Phase-Tailored RuNi Alloys with Dual-Site Synergistic Catalysis for Stable Alkaline Water Electrolysis

Phase tailoring engineering of two-dimensional RuNi alloys was achieved via a host–guest exchange strategy, which endowed oxygen evolution reaction (OER) activity exceeding that of RuO2 to the RuNi (40:250) alloy with an fcc-Ni host and hcp-Ru guest as well as hydrogen evolution reaction (HER) activity exceeding that of Pt/C to the RuNi (250:40) alloy with an fcc/hcp-Ru host and fcc-Ni guest.

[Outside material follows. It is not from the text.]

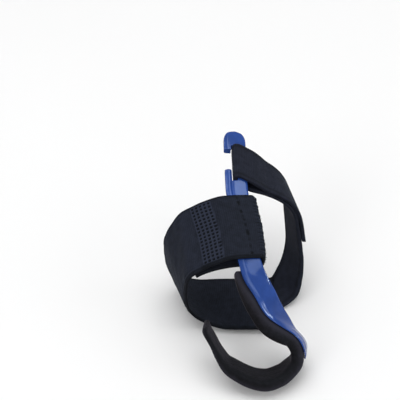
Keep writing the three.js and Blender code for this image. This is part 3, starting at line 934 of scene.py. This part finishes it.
class BRACE_OT_toe_cradle(bpy.types.Operator):
    """Make the foam cradle that lines the lever's tongue and curls under to its free end."""

    bl_idname = "brace.toe_cradle"
    bl_label = "Toe cradle"

    END_ROUND = 2.2
    END_RINGS = 12
    MIDDLE_RINGS = 230
    ROUND_POINTS = 56
    SIDE_POWER = 0.34
    FACE_POWER = 0.5
    CROWN = 0.35
    SHADOW_TONE = 0.16
    RIM_SHEEN_TONE = 0.85
    EASE_PASSES = 12

    def execute(self, context):
        colours = context.scene.brace_colours
        turn = np.linspace(0, 2 * math.pi, self.ROUND_POINTS + 1)[:-1]
        c, s = np.cos(turn), np.sin(turn)
        side, face = np.sign(c) * np.abs(c) ** self.SIDE_POWER, np.sign(s) * np.abs(s) ** self.FACE_POWER
        curve = self.END_ROUND * (1 - np.cos(np.linspace(0.05, math.pi / 2, self.END_RINGS)))
        end = LEVER_LENGTH - PAD_END_TRIM
        middle = np.linspace(PAD_START + self.END_ROUND, end - self.END_ROUND, self.MIDDLE_RINGS)
        rings, tone = [], []
        for at in [*(PAD_START + curve[:-1]), *middle, *(end - curve[-2::-1])]:
            top = PAD_RAISE * bend_share(at) - GAP
            low = -GAP - LEVER.read("pad", at) * PAD_THICKNESS
            half_height = (top - low) / 2
            width = LEVER.read("wide", at) * PAD_WIDTH
            near = min(1.0, (at - PAD_START) / self.END_ROUND, (end - at) / self.END_ROUND)
            trim = 1 - math.sqrt(1 - (1 - near) ** 2)
            half = width / 2 - self.END_ROUND * trim
            across = side * half
            up = face * half_height * (1 - 0.75 * trim)
            crown = self.CROWN * (1 - (across / (width / 2)) ** 2)
            soft = 0.1 * np.sin(at * 0.7 + across * 0.3) + 0.07 * np.sin(at * 1.9 - across * 0.8)
            up = np.where(up < 0, up - 0.4 * crown + 0.5 * soft, up)
            inset = -PAD_LIP * max(0.0, 1 - at / PAD_LIP_LENGTH)
            edge, back, out = lever_frame(at)
            centre = edge + back * (inset + width / 2) + out * (low + top) / 2
            rings.append([tuple(centre - back * float(a) + out * float(b)) for a, b in zip(across, up)])
            # Painted light on the foam: dark over the inner part as a painted shadow from the toe, and
            # lighter toward the lower outer rim as a painted sheen
            shown = smooth(-0.3, 1.0, up / half_height) * smooth(0.2, 0.9, across / half)
            tone.append(self.SHADOW_TONE + self.RIM_SHEEN_TONE * shown)
        ends = self.END_RINGS + 1
        points = eased(np.array(rings), ends, ends, self.EASE_PASSES)
        piece = mesh_piece("toe_cradle_foam", points, skinned_foam(colours.foam))
        keep_tone(piece.data, tone)
        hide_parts("toe_pad")
        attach(piece, "root")
        return {"FINISHED"}


# Width of the head by the length from its top
HEAD_SHAPE = Table(
    "at wide",
    [(0, 0.3), (0.3, 0.42), (0.8, 0.56), (1.6, 0.72), (2.7, 0.86), (4, 0.95), (5.6, 1)],
)
HEAD_RINGS = (0, 0.1, 0.25, 0.45, 0.7, 1, 1.4, 1.9, 2.5, 3.2, 4, 5, 6)
ARM_STRETCH = math.hypot(1, INSTEP_SLOPE)
SLOT_HALF = (NARROW_STRAP_WIDTH / 2 + SLOT_END_ROOM) / ARM_STRETCH
SLOT_TOP = NARROW_STRAP_COURSE + SLOT_HALF
SLOT_BOTTOM = NARROW_STRAP_COURSE - SLOT_HALF
HEAD_TOP = SLOT_TOP + HEAD_MARGIN
SLOT_OUTER = -ARM_WIDTH / 2 + SLOT_BAR_WIDTH

# The rib along the arm's inner edge and the groove beside it
RIB_INNER = 2.6
RIB_OUTER = 3.3
GROOVE_PLACE = 3.6
GROOVE_WIDTH = 0.5
FACE_POINTS = 34


def lever_section(width, thickness, rib, chamfer, reach, top_drop):
    """Places (across, up) of the lever's section: across runs from the outer edge to the inner one."""
    half = width / 2
    soft = min(0.8, thickness * 0.3)
    bend = np.linspace(0, math.pi / 2, CORNER_POINTS)
    across = np.linspace(-half + soft, half - soft, FACE_POINTS)
    inner = half - across
    outer = across + half
    up = np.full_like(across, thickness)
    up += rib * (smooth(RIB_OUTER, RIB_INNER, inner) - 0.5 * groove(inner, GROOVE_PLACE, GROOVE_WIDTH))
    up -= chamfer * smooth(reach, 0.0, inner) + 0.35 * smooth(1.0, 0.0, outer)
    up -= top_drop
    low, high = up[0], up[-1]
    right = [(-half + soft - soft * math.sin(a), soft - soft * math.cos(a)) for a in bend]
    right += [(-half + soft - soft * math.cos(a), low - soft + soft * math.sin(a)) for a in bend[:-1]]
    left = [(half - soft + soft * math.sin(a), high - soft + soft * math.cos(a)) for a in bend[1:]]
    left += [(half - soft + soft * math.cos(a), soft - soft * math.sin(a)) for a in bend]
    return right + list(zip(across, up)) + left


class BRACE_OT_lever(bpy.types.Operator):
    """Make the moulded lever: its slotted head, its arm and its thinning tongue."""

    bl_idname = "brace.lever"
    bl_label = "Lever"

    HEAD_DROP = 0.9
    EDGE_CHAMFER = 0.5
    CHAMFER_REACH = 2.0
    TIP_THINNING = 0.6
    TIP_WIDTH = 0.25
    HEAD_STEP = 0.7
    ARM_STEP = 0.8
    TONGUE_STEP = 0.55
    TIP_STEP = 0.2
    TIP_RINGS = 12
    EASE_PASSES = 40
    SOFT_EDGE = 0.5
    CUT_LOW = -2
    CUT_HIGH = 11
    CUT_RINGS = 8

    def arm_frame(self, y):
        """The middle of the arm's underside at y, the way across it and the way up."""
        left, right = FORM.at(y, 1, PLASTIC_UNDERSIDE), FORM.at(y, -1, PLASTIC_UNDERSIDE)
        across = Vector(left - right).normalized()
        ahead = FORM.at(y - 1, 0, PLASTIC_UNDERSIDE) - FORM.at(y + 1, 0, PLASTIC_UNDERSIDE)
        out = across.cross(Vector(ahead).normalized()).normalized()
        if out.z < 0:
            out.negate()
        return Vector(FORM.at(y, 0, PLASTIC_UNDERSIDE)), across, out

    def arm_rings(self, rib):
        """Rings of the head and the arm: a frame, then the section's measures."""
        plain = (self.EDGE_CHAMFER, self.CHAMFER_REACH)
        for at in HEAD_RINGS:
            width = ARM_WIDTH * HEAD_SHAPE.read("wide", at)
            drop = self.HEAD_DROP * float(1 - smooth(0.0, 1.5, at))
            yield (*self.arm_frame(HEAD_TOP - at), width, PLASTIC_THICKNESS, 0.0, *plain, drop)
        y = HEAD_TOP - HEAD_RINGS[-1] - self.HEAD_STEP
        while y > ARM_END:
            ribbed = rib * float(smooth(SLOT_TOP - 2, SLOT_TOP - 5, y) * smooth(ARM_END, -8.0, y))
            yield (*self.arm_frame(y), ARM_WIDTH, PLASTIC_THICKNESS, ribbed, *plain, 0.0)
            y -= self.ARM_STEP

    def tongue_rings(self):
        """Rings of the tongue, which thins and ends in a round tip."""
        at = TONGUE_START
        while at <= TONGUE_END:
            bend = bend_share(at)
            full = LEVER.read("wide", at) * TONGUE_WIDTH - 2 * TONGUE_TRIM * bend
            left = TONGUE_END - at
            near = min(1.0, left / TIP_LENGTH)
            rounding = math.sqrt(1 - (1 - near) ** 2)
            width = full * (self.TIP_WIDTH + (1 - self.TIP_WIDTH) * rounding)
            thin = float(smooth(THIN_FROM, THIN_FROM + THIN_OVER, at))
            thickness = PLASTIC_THICKNESS + (TIP_THICKNESS - PLASTIC_THICKNESS) * thin
            near_tip = float(smooth(9.0, 0.0, left))
            thickness -= self.TIP_THINNING * near_tip
            edge, back, out = lever_frame(at)
            inset = TONGUE_INSET + TONGUE_TRIM * bend
            centre = edge + back * (inset + full / 2) + out * PAD_RAISE * bend
            chamfer = self.EDGE_CHAMFER + 0.3 * float(smooth(0.0, 14.0, at))
            chamfer -= 0.2 * near_tip
            reach = min(self.CHAMFER_REACH + 5.0 * float(smooth(34.0, 44.0, at)), 0.7 * width)
            yield centre, -back, out, width, thickness, 0.0, chamfer, reach, 0.0
            at += self.TONGUE_STEP if left > 3 else self.TIP_STEP

    def cutter(self, name, high, low, left, right):
        """A cutter through the plastic between two lengths along the arm and two places across it."""
        rings = []
        corners = [(s, self.CUT_LOW) for s in (left, right)] + [(s, self.CUT_HIGH) for s in (right, left)]
        for y in np.linspace(high, low, self.CUT_RINGS):
            rings.append([FORM.at(y, s, n) for s, n in corners])
        return mesh_piece(name, np.array(rings), bpy.data.materials["moulded_plastic"])

    def execute(self, context):
        material = moulded_plastic(context.scene.brace_colours.plastic)
        rings = []
        rib = context.scene.brace_sizes.rib_height / MM
        for centre, across, out, *measures in (*self.arm_rings(rib), *self.tongue_rings()):
            section = lever_section(*measures)
            rings.append([tuple(centre + across * float(a) + out * float(b)) for a, b in section])
        strap_front = sum(1 for ring in rings if ring[0][1] > ARM_END + 4)
        points = eased(np.array(rings), strap_front, self.TIP_RINGS, self.EASE_PASSES)
        piece = mesh_piece("lever_moulding", points, material)
        mouth = SLOT_TOP - HOOK_TIP
        cutters = [
            self.cutter("slot_cutter", SLOT_TOP, SLOT_BOTTOM, SLOT_OUTER + SLOT_WIDTH, SLOT_OUTER),
            self.cutter("mouth_cutter", mouth, mouth - SLOT_MOUTH, ARM_WIDTH, SLOT_OUTER + SLOT_WIDTH / 2),
        ]
        for cutter in cutters:
            cut = piece.modifiers.new("cut", "BOOLEAN")
            cut.operation, cut.solver, cut.object = "DIFFERENCE", "EXACT", cutter
        settle(piece)
        for cutter in cutters:
            bpy.data.objects.remove(cutter)
        bevel = piece.modifiers.new("soft_edges", "BEVEL")
        bevel.width, bevel.segments, bevel.limit_method = self.SOFT_EDGE * MM, 3, "ANGLE"
        bevel.angle_limit = math.radians(55)
        settle(piece)
        for polygon in piece.data.polygons:
            polygon.use_smooth = True
        weighted = piece.modifiers.new("even_shading", "WEIGHTED_NORMAL")
        weighted.keep_sharp = False
        settle(piece)
        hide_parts("splint")
        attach(piece, "root")
        return {"FINISHED"}


class BRACE_OT_stage(bpy.types.Operator):
    """Make the pale floor, the soft studio light and the camera."""

    bl_idname = "brace.stage"
    bl_label = "Stage"

    # Names, places and sizes in metres, and radiances of the square lamps, which face the brace
    SOFTBOXES = (
        ("overhead_softbox", (-0.05, 0.1, 1.05), 1.0, 2.07),
        ("front_softbox", (-0.75, -0.85, 0.8), 0.6, 2.65),
        ("side_softbox", (0.95, -0.2, 0.55), 0.6, 1.24),
    )
    REFLECTIONS = (
        ("arm_reflection", (0.06, 0.17, 1.0), 0.3, 9.0),
        ("tongue_reflection", (0.2, -0.27, 0.89), 0.5, 4.4),
        ("rim_reflection", (-0.62, 0.2, 0.74), 0.3, 12.0),
        ("edge_reflection", (0.78, -0.26, 0.37), 0.2, 50.0),
    )
    SOFTBOX_COLOUR = (1, 1, 1)
    REFLECTION_COLOUR = (0.72, 0.87, 1)
    WORLD_STRENGTH = 0.55
    FLOOR_HALF = 4.0
    SENSOR_WIDTH = 36.0
    LENS = 127.26
    CAMERA_PLACE = (-0.02287, -0.4813, 0.5087)
    CAMERA_AIM = (-0.02287, 0.01372, 0.01372)

    def lamp(self, name, place, size, radiance, mirrored):
        """A lamp that only lights the brace, or one that only shows in its glossy faces."""
        light = bpy.data.lights.new(name, "AREA")
        light.shape, light.size, light.energy = "SQUARE", size, math.pi * size * size * radiance
        light.color = self.REFLECTION_COLOUR if mirrored else self.SOFTBOX_COLOUR
        lamp = linked(name, light)
        lamp.location = place
        lamp.rotation_euler = (-Vector(place)).to_track_quat("-Z", "Y").to_euler()
        lamp.visible_glossy, lamp.visible_diffuse = mirrored, not mirrored

    def execute(self, context):
        scene = context.scene
        low = CAD_BOX[0][2] - scene.brace_sizes.floor_drop
        mesh = bpy.data.meshes.new("floor")
        half = self.FLOOR_HALF
        corners = [(-half, -half, low), (half, -half, low), (half, half, low), (-half, half, low)]
        mesh.from_pydata(corners, [], [(0, 1, 2, 3)])
        floor = linked("floor", mesh)
        finish = Finish("pale_floor", Roughness=0.85, Specular_IOR_Level=0.1)
        haze = finish.noise(finish.place(), scale=3.0, detail=2.0)
        base = finish.mix(haze, (0.9, 0.9, 0.9, 1), (0.93, 0.93, 0.93, 1))
        mesh.materials.append(finish.surface(Base_Color=base))

        for softbox in self.SOFTBOXES:
            self.lamp(*softbox, mirrored=False)
        for reflection in self.REFLECTIONS:
            self.lamp(*reflection, mirrored=True)

        world = bpy.data.worlds.new("studio")
        world.use_nodes = True
        background = world.node_tree.nodes["Background"]
        background.inputs["Color"].default_value = (1, 1, 1, 1)
        background.inputs["Strength"].default_value = self.WORLD_STRENGTH
        scene.world = world
        scene.view_settings.view_transform = "Standard"

        data = bpy.data.cameras.new("camera")
        data.sensor_width, data.lens = self.SENSOR_WIDTH, self.LENS
        data.dof.use_dof = False
        camera = linked("camera", data)
        camera.location = self.CAMERA_PLACE
        aim = Vector(self.CAMERA_AIM)
        camera.rotation_euler = (aim - camera.location).to_track_quat("-Z", "Y").to_euler()
        scene.camera = camera
        return {"FINISHED"}


class BRACE_PT_pieces(bpy.types.Panel):
    """Lists the brace's pieces, sizes and colours."""

    bl_idname = "BRACE_PT_pieces"
    bl_label = "Bunion corrector"
    bl_space_type = "VIEW_3D"
    bl_region_type = "UI"
    bl_category = "Brace"

    def draw(self, context):
        for operator in PIECES:
            self.layout.operator(operator.bl_idname)
        for group in (context.scene.brace_sizes, context.scene.brace_colours):
            for name in type(group).__annotations__:
                self.layout.prop(group, name)


PIECES = (BRACE_OT_stage, BRACE_OT_lever, BRACE_OT_toe_cradle, BRACE_OT_wide_strap, BRACE_OT_narrow_strap)
CLASSES = (BraceSizes, BraceColours, *PIECES, BRACE_PT_pieces)


def register():
    for cls in CLASSES:
        bpy.utils.register_class(cls)
    bpy.types.Scene.brace_sizes = PointerProperty(type=BraceSizes)
    bpy.types.Scene.brace_colours = PointerProperty(type=BraceColours)


def unregister():
    del bpy.types.Scene.brace_colours
    del bpy.types.Scene.brace_sizes
    for cls in reversed(CLASSES):
        bpy.utils.unregister_class(cls)


def main():
    register()
    bpy.ops.brace.stage()
    bpy.ops.brace.lever()
    bpy.ops.brace.toe_cradle()
    bpy.ops.brace.wide_strap()
    bpy.ops.brace.narrow_strap()


if __name__ == "__main__":
    main()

X-ray photoelectron spectroscopy and in situ shell-isolated nanoparticle-enhanced Raman spectroscopy revealed that their differentiated surface reconstruction induced the respective two-site synergistic catalytic effect. The hcp-Ru site in the RuNi (40:250) alloy catalyzed the oxidation of OH– ions to O–O* and then generated a bridge-mode configuration of Ru–O–O–Ni by coupling with the adjacent Ni site to facilitate O2 evolution, while the fcc-Ru site in the RuNi (250:40) alloy acted as a transfer station for H2O by forming a Ru–OH2 adsorption state, followed by fabricating a bridge-mode configuration of Ru–HO–H–Ni through connection with the adjacent Ni site to promote H2O dissociation and H2 evolution. The integrated RuNi (40:250) || RuNi (250:40) electrolyzer achieved overall water splitting at 1.49 V (10 mA cm–2), outperforming the Pt/C || RuO2 benchmark (1.54 V), and stable operation for 650 h. This work provides fresh insights into phase-dependent dual-site synergistic catalytic behaviors for advanced alloy catalysts.